## The exercise
Quote the whole listing word for word, please.
>> Start Data excerpt
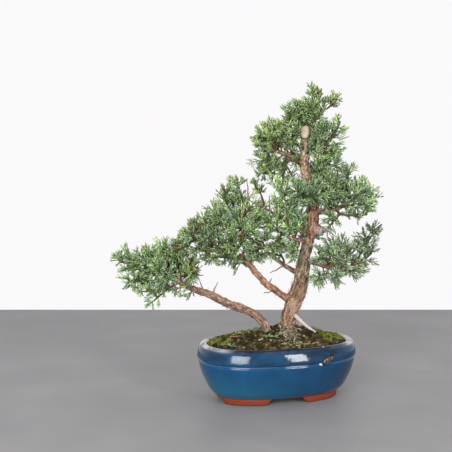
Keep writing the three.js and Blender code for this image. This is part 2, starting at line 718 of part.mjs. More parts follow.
function takeCurve(curve, steps, radiusAt, marks) {
  const points = curve.getSpacedPoints(steps);
  for (let i = 0; i < steps; i++) take(points[i], points[i + 1], radiusAt((i + 0.5) / steps), marks);
}

// The four corners of a square about a centre, anticlockwise seen against the direction.
function squareAround(centre, direction, side, half) {
  const up = direction.clone().cross(side);
  return [[-1, -1], [1, -1], [1, 1], [-1, 1]].map(([across, along]) =>
    centre
      .clone()
      .addScaledVector(side, across * half)
      .addScaledVector(up, along * half),
  );
}

function cornersAround(centre, direction, half) {
  const side = FIRST_SIDE.clone().cross(direction).normalize();
  return squareAround(centre, direction, side, half);
}

// A skin of four-sided faces that grows by drawing a face out into a stretch or into a point.
class GrowingSkin {
  points = [];
  faces = [];

  constructor(centre, direction, half) {
    this.end = this.add(cornersAround(centre, direction, half));
    this.faces.push({ corners: [...this.end].reverse() });
  }

  add(places) {
    return places.map((place) => this.points.push(place) - 1);
  }

  middle(corners) {
    const sum = new THREE.Vector3();
    for (const corner of corners) sum.add(this.points[corner]);
    return sum.multiplyScalar(0.25);
  }

  normal([a, b, c, d]) {
    const across = this.points[c].clone().sub(this.points[a]);
    return across.cross(this.points[d].clone().sub(this.points[b])).normalize();
  }

  // Draws a face out to a new centre, and gives the four new side faces and the new end.
  draw([a, b, c, d], centre, direction, half) {
    const side = this.points[b].clone().sub(this.points[a]);
    side.add(this.points[c]).sub(this.points[d]);
    side.addScaledVector(direction, -side.dot(direction)).normalize();
    const [e, f, g, h] = this.add(squareAround(centre, direction, side, half));
    const sides = [
      [a, b, f, e],
      [b, c, g, f],
      [c, d, h, g],
      [d, a, e, h],
    ].map((corners) => ({ corners }));
    this.faces.push(...sides);
    return { sides, end: [e, f, g, h] };
  }

  // Closes an end with a face of its own.
  close(corners) {
    const face = { corners };
    this.faces.push(face);
    return face;
  }

  point(face, apex) {
    face.apex = this.points.push(apex) - 1;
  }

  trianglesOf({ corners: [a, b, c, d], apex, drawn }) {
    if (drawn) return [];
    if (apex === undefined) return [[a, b, c], [a, c, d]];
    return [[a, b, apex], [b, c, apex], [c, d, apex], [d, a, apex]];
  }

  geometry() {
    return skinOf(this.points, this.faces.flatMap((face) => this.trianglesOf(face)));
  }
}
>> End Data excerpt
## Problem solution
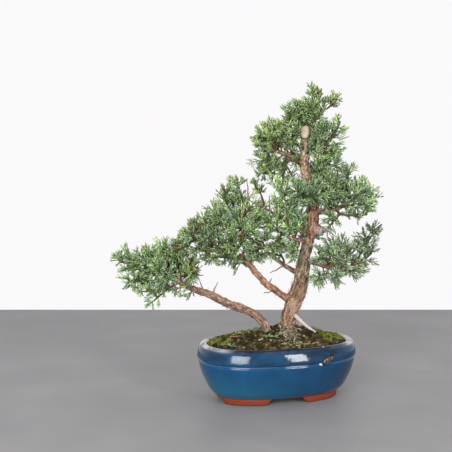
Keep writing the three.js and Blender code for this image. This is part 2, starting at line 718 of part.mjs. More parts follow.
function takeCurve(curve, steps, radiusAt, marks) {
  const points = curve.getSpacedPoints(steps);
  for (let i = 0; i < steps; i++) take(points[i], points[i + 1], radiusAt((i + 0.5) / steps), marks);
}

// The four corners of a square about a centre, anticlockwise seen against the direction.
function squareAround(centre, direction, side, half) {
  const up = direction.clone().cross(side);
  return [[-1, -1], [1, -1], [1, 1], [-1, 1]].map(([across, along]) =>
    centre
      .clone()
      .addScaledVector(side, across * half)
      .addScaledVector(up, along * half),
  );
}

function cornersAround(centre, direction, half) {
  const side = FIRST_SIDE.clone().cross(direction).normalize();
  return squareAround(centre, direction, side, half);
}

// A skin of four-sided faces that grows by drawing a face out into a stretch or into a point.
class GrowingSkin {
  points = [];
  faces = [];

  constructor(centre, direction, half) {
    this.end = this.add(cornersAround(centre, direction, half));
    this.faces.push({ corners: [...this.end].reverse() });
  }

  add(places) {
    return places.map((place) => this.points.push(place) - 1);
  }

  middle(corners) {
    const sum = new THREE.Vector3();
    for (const corner of corners) sum.add(this.points[corner]);
    return sum.multiplyScalar(0.25);
  }

  normal([a, b, c, d]) {
    const across = this.points[c].clone().sub(this.points[a]);
    return across.cross(this.points[d].clone().sub(this.points[b])).normalize();
  }

  // Draws a face out to a new centre, and gives the four new side faces and the new end.
  draw([a, b, c, d], centre, direction, half) {
    const side = this.points[b].clone().sub(this.points[a]);
    side.add(this.points[c]).sub(this.points[d]);
    side.addScaledVector(direction, -side.dot(direction)).normalize();
    const [e, f, g, h] = this.add(squareAround(centre, direction, side, half));
    const sides = [
      [a, b, f, e],
      [b, c, g, f],
      [c, d, h, g],
      [d, a, e, h],
    ].map((corners) => ({ corners }));
    this.faces.push(...sides);
    return { sides, end: [e, f, g, h] };
  }

  // Closes an end with a face of its own.
  close(corners) {
    const face = { corners };
    this.faces.push(face);
    return face;
  }

  point(face, apex) {
    face.apex = this.points.push(apex) - 1;
  }

  trianglesOf({ corners: [a, b, c, d], apex, drawn }) {
    if (drawn) return [];
    if (apex === undefined) return [[a, b, c], [a, c, d]];
    return [[a, b, apex], [b, c, apex], [c, d, apex], [d, a, apex]];
  }

  geometry() {
    return skinOf(this.points, this.faces.flatMap((face) => this.trianglesOf(face)));
  }
}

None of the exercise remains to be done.